At The Bulwark, William Saletan tries to define what the right wing means when they accuse someone of being “Republican in Name Only.” (Note: Someone accused me of this the other day and I am not even a registered Republican!). Here is a taste:
On Saturday, Donald Trump went to Wyoming to campaign against Republican Rep. Liz Cheney. He repeatedly called her a “RINO” and urged the state’s voters to elect her challenger, Harriet Hageman. But Trump’s speech exposed how the meaning of “RINO” has changed. It used to refer to people who weren’t Reagan conservatives. Now it refers to people who are.
The substantive positions for which Trump praised Hageman—on oil drilling, guns, crime, and border enforcement—were no different from Cheney’s. In fact, according to the American Conservative Union, Cheney’s voting record is far more conservative than the record of Rep. Elise Stefanik, who, at Trump’s behest, replaced her last year as chair of the House Republican Conference.
In his speech, Trump called Cheney a “lapdog” for House Speaker Nancy Pelosi. But that accusation, too, is bogus: Cheney has voted against Pelosi’s positions more consistently than have the top three officials in the House Republican Conference.
So Trump’s beef with Cheney isn’t about conservatism. Unless, that is, he finds her too conservative. And in many respects, he does: On several major issues, Cheney respects longstanding Republican principles, while Trump flouts them.
In Wyoming, Trump excoriated Cheney and Sen. Pat Toomey of Pennsylvania—another “RINO,” according to the former president—on three issues. One was the use of military force. Trump called Cheney and her father “globalists and warmongers.” He condemned the American wars in Iraq and Afghanistan and complained that Liz Cheney had “voted no on bringing our troops back home from Syria.”

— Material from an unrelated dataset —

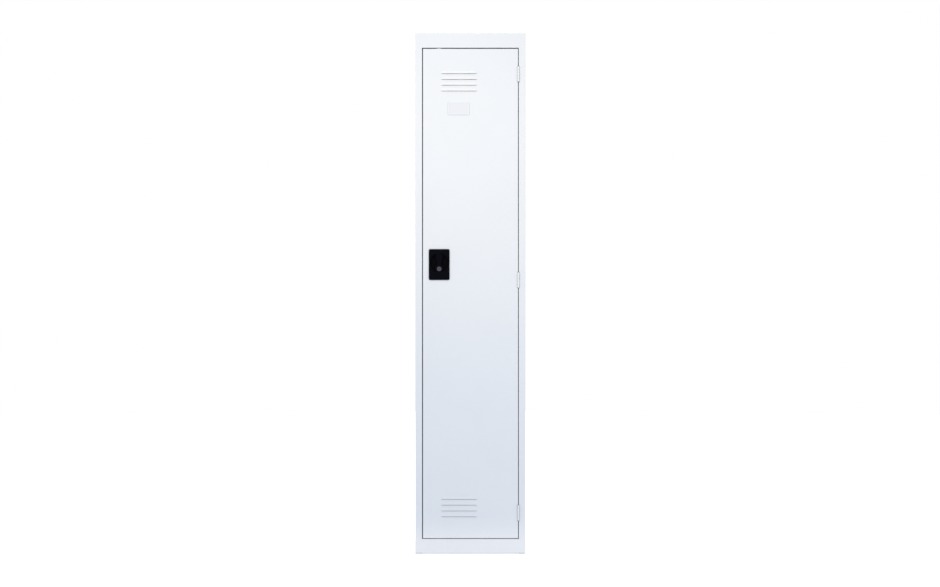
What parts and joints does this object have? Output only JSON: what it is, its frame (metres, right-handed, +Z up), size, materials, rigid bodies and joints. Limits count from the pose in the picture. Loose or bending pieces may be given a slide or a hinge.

You can disagree with Cheney or her father about their positions on these conflicts. But you can’t argue that Trump’s position, compared to theirs, is more “Republican.” For 15 years, Afghanistan, Iraq, and the global struggle against terrorism defined the GOP. The 2012 Republican platform—the last platform before Trump seized control of the party—resolved to “employ the full range of military and intelligence options to defeat Al Qaeda and its affiliates.” The platform opposed troop withdrawals from Afghanistan and pledged that “future decisions by a Republican President will never subordinate military necessity to domestic politics or an artificial timetable.”
Read the rest here.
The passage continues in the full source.